* [OBJECTIVE]: Please write out the complete listing that follows, exactly as it reads.

* [SOURCE EXCERPT]:
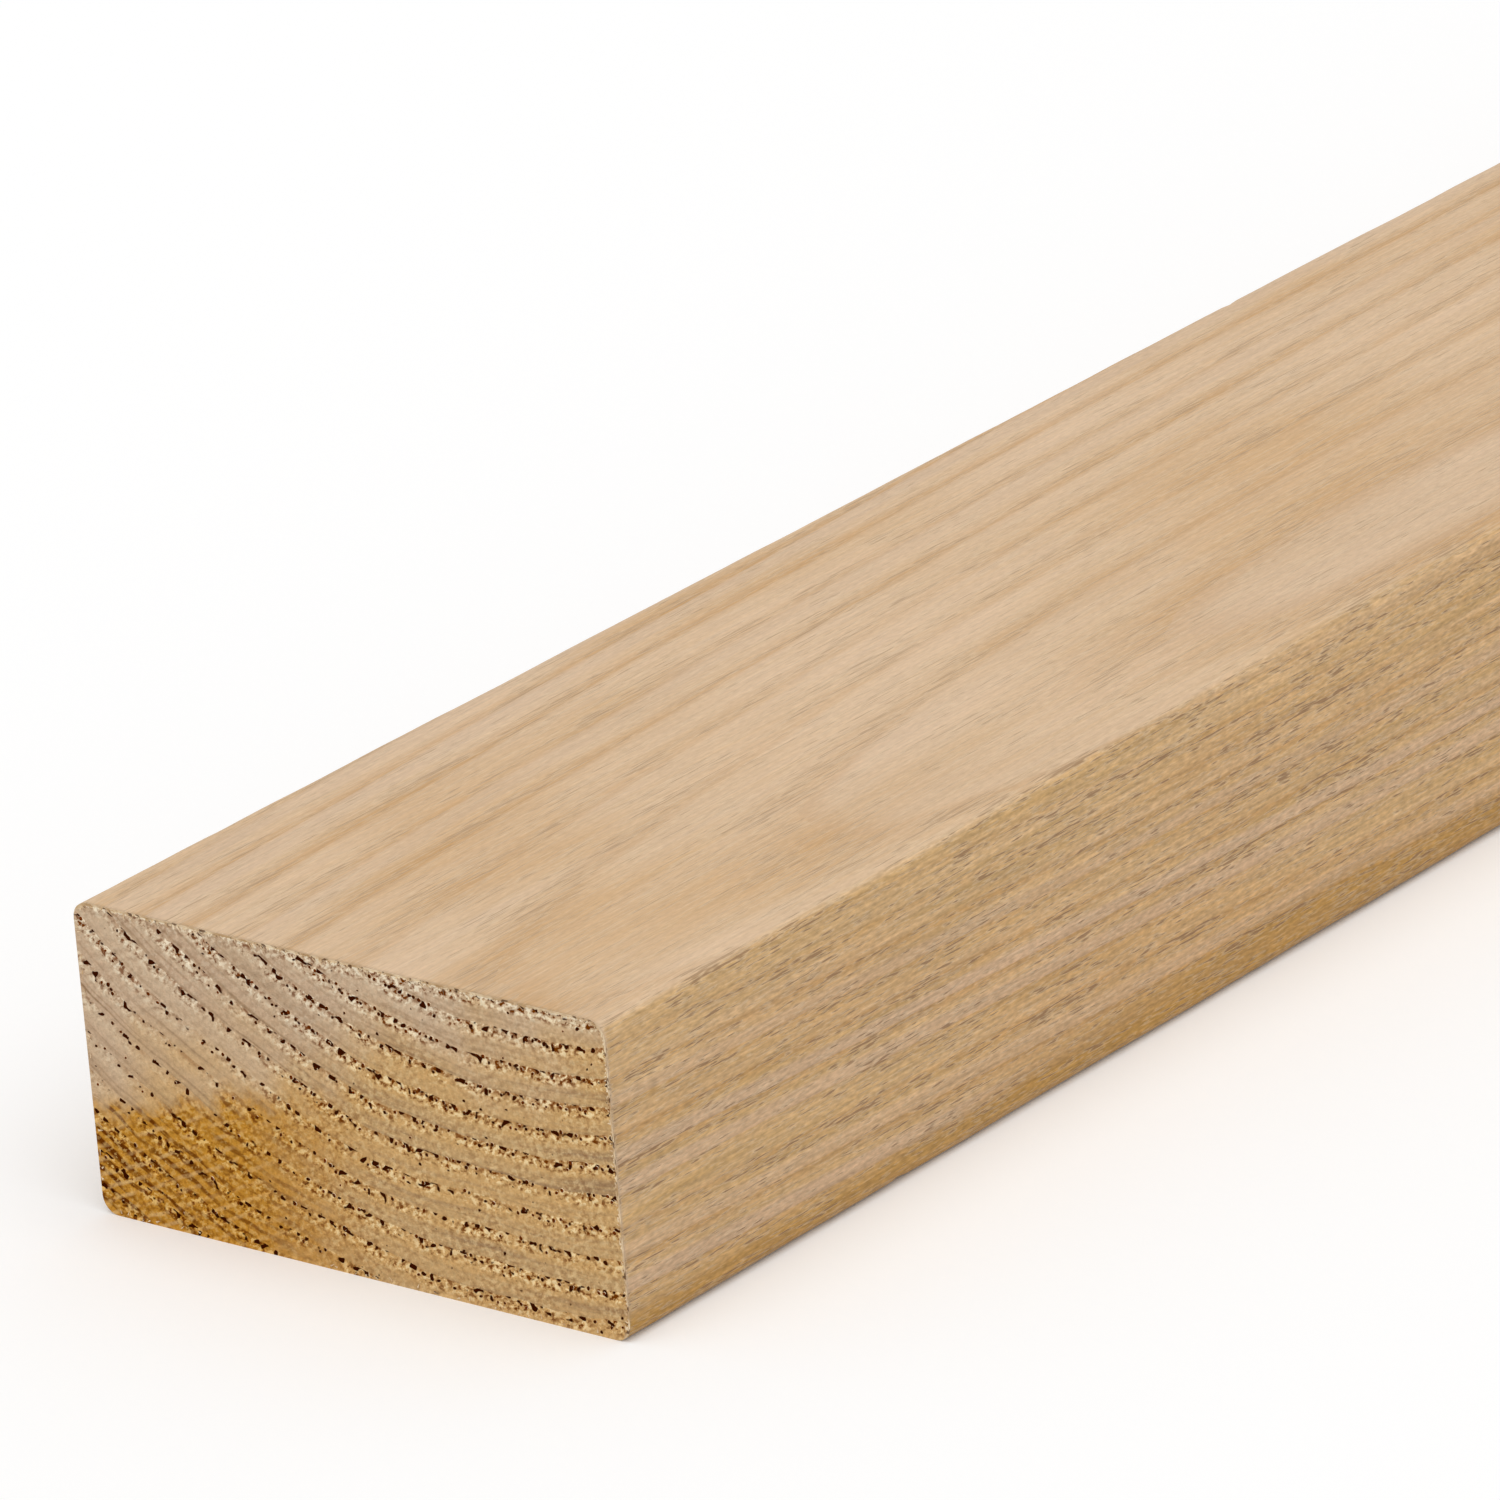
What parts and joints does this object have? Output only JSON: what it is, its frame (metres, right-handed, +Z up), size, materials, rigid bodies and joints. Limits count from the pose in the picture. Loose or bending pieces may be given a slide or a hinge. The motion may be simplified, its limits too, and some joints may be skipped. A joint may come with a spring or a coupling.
{
  "type": "hardwood framing timber",
  "caption": "Straight length of rectangular hardwood framing timber with rounded long corners and square sawn ends.",
  "frame": {"origin": "middle of the wide face that the timber lies on", "axes": "+X along the grain from one sawn end to the other, +Y across the wide faces, +Z up through the thickness"},
  "size_m": [2.4, 0.09, 0.045],
  "materials": {
    "hardwood": "planed and unfinished, with sawn ends"
  },
  "bodies": {
    "root": {"timber": "hardwood"}
  },
  "joints": []
}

* [TASK ANSWER]:
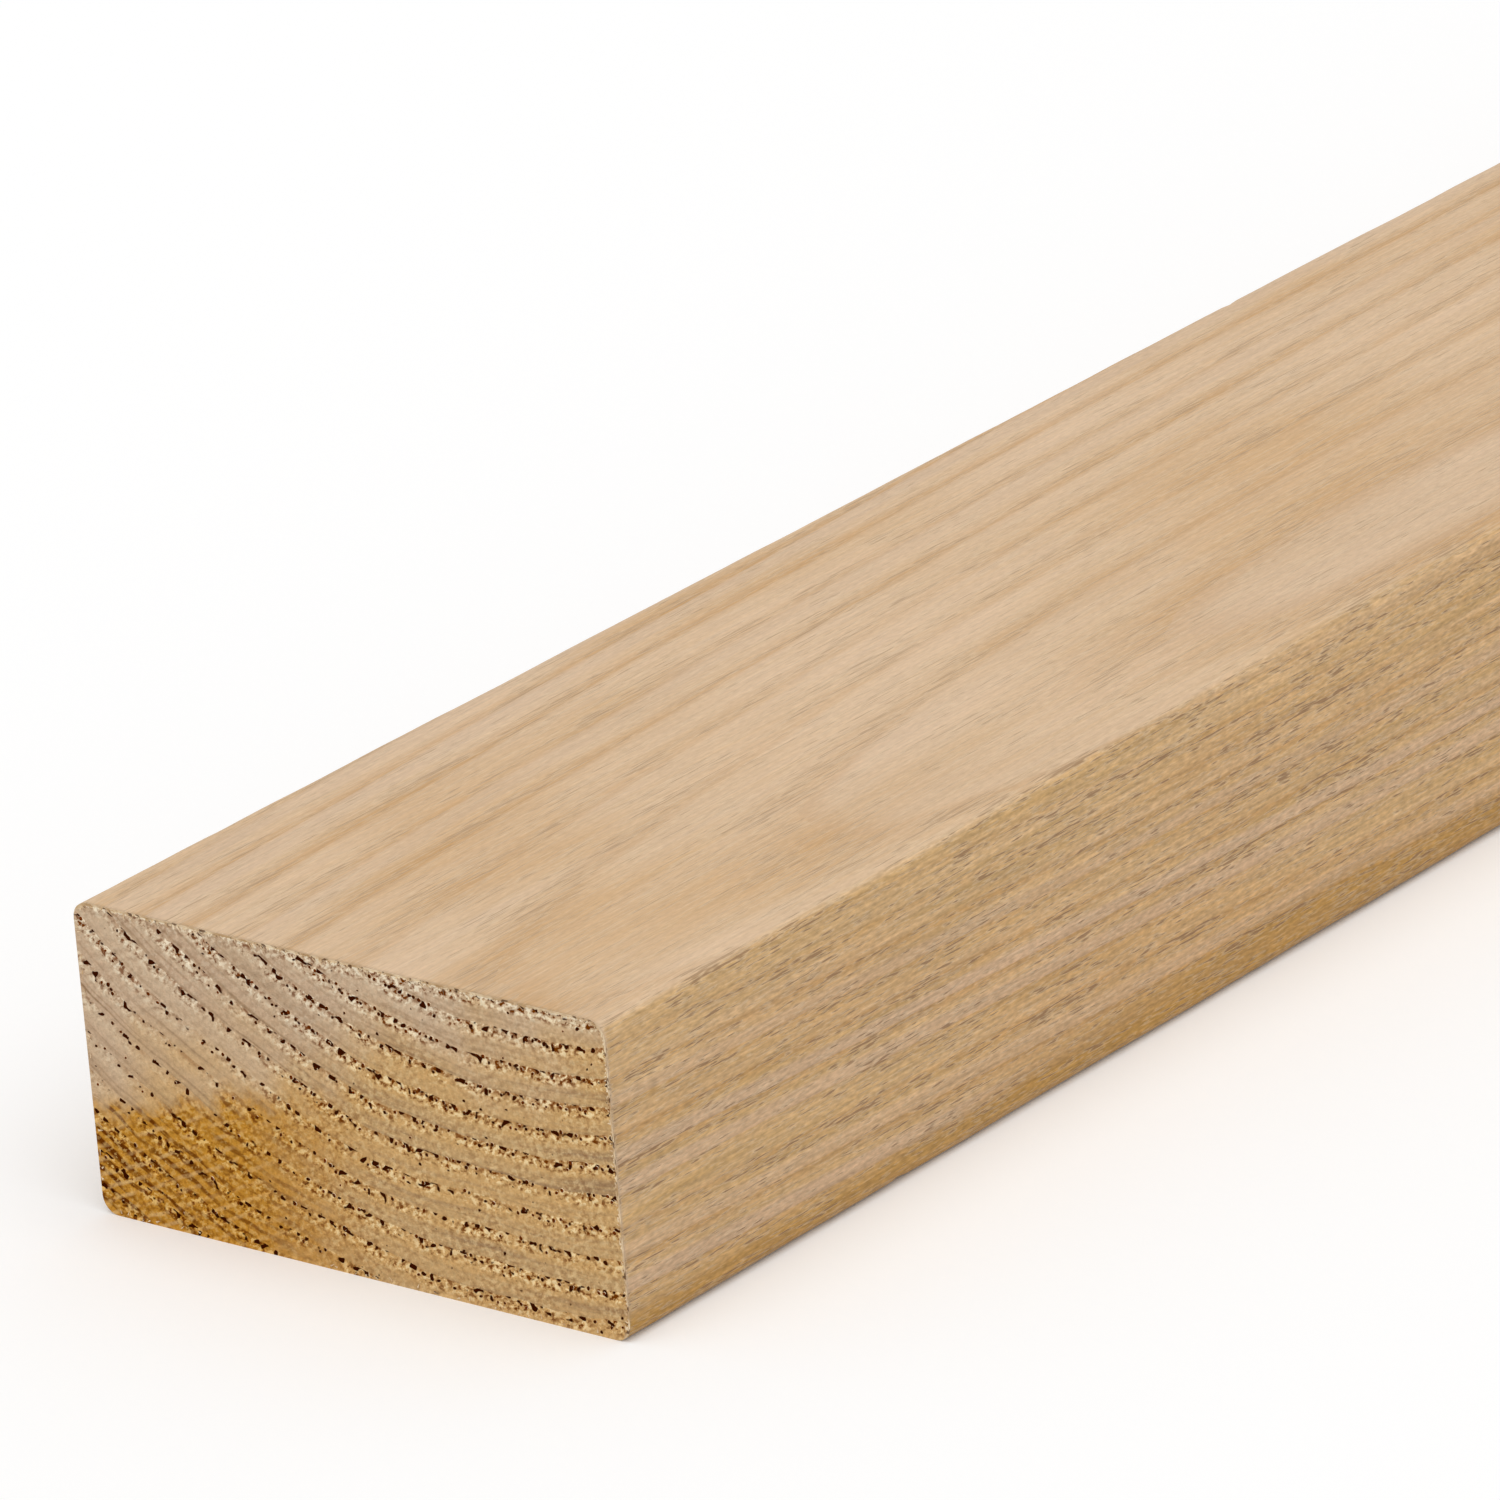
What parts and joints does this object have? Output only JSON: what it is, its frame (metres, right-handed, +Z up), size, materials, rigid bodies and joints. Limits count from the pose in the picture. Loose or bending pieces may be given a slide or a hinge. The motion may be simplified, its limits too, and some joints may be skipped. A joint may come with a spring or a coupling.
{
  "type": "hardwood framing timber",
  "caption": "Straight length of rectangular hardwood framing timber with rounded long corners and square sawn ends.",
  "frame": {"origin": "middle of the wide face that the timber lies on", "axes": "+X along the grain from one sawn end to the other, +Y across the wide faces, +Z up through the thickness"},
  "size_m": [2.4, 0.09, 0.045],
  "materials": {
    "hardwood": "planed and unfinished, with sawn ends"
  },
  "bodies": {
    "root": {"timber": "hardwood"}
  },
  "joints": []
}